No Sleeping at the Wheel

After being lulled by several months of mundane days in the markets, even people enjoying the last few vacation days of summer on the beach were likely snapped awake this week.  Today the U.S. equity markets lost over 3%.  For the first time since 2011, the markets are down over 10% from their recent all-time record highs.  Pawleys Capital Management views this move as a healthy exhale and a potential opportunity for investors to move cash into the market.  Typically the markets will correct between 10-15% during a given year, and as long as the underlying economy is healthy, we view these moves as opportunities.  Usually it takes 15% to get our attention, but a few key occurrences warrant attention and may be indicating that the next few trading days mark a meaningful time.

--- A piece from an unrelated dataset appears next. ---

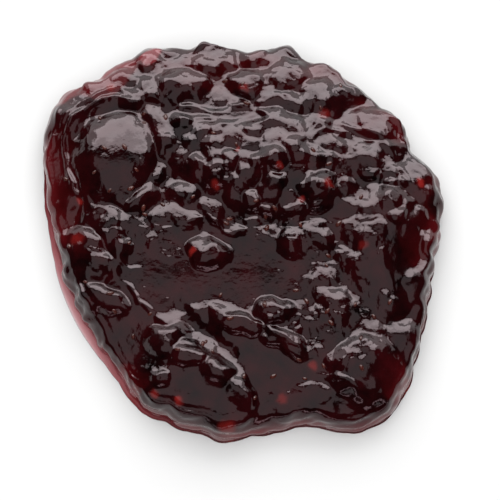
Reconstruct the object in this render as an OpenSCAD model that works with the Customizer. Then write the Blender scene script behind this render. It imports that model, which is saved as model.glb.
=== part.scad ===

Today the VIX (volatility index) rose a dizzying 46%, and the breadth of declining stocks represented well over 90% across the markets.  These indicators may signal a significant capitulation point.  But what risks do we see?  Weakness in China will have a modest effect on global equity markets.  Yesterday the Conference Board released the Leading Economic Index for July of -0.2%.  The slight drop may not seem meaningful, but we will be on alert to see if the negative trend continues next month.  Until the yield curve begins to flatten, we think that deterioration in the LEI’s is unlikely.  And the move in the VIX and the breadth of decliners may indicate that the window of opportunity provided by this sell-off will be short-lived.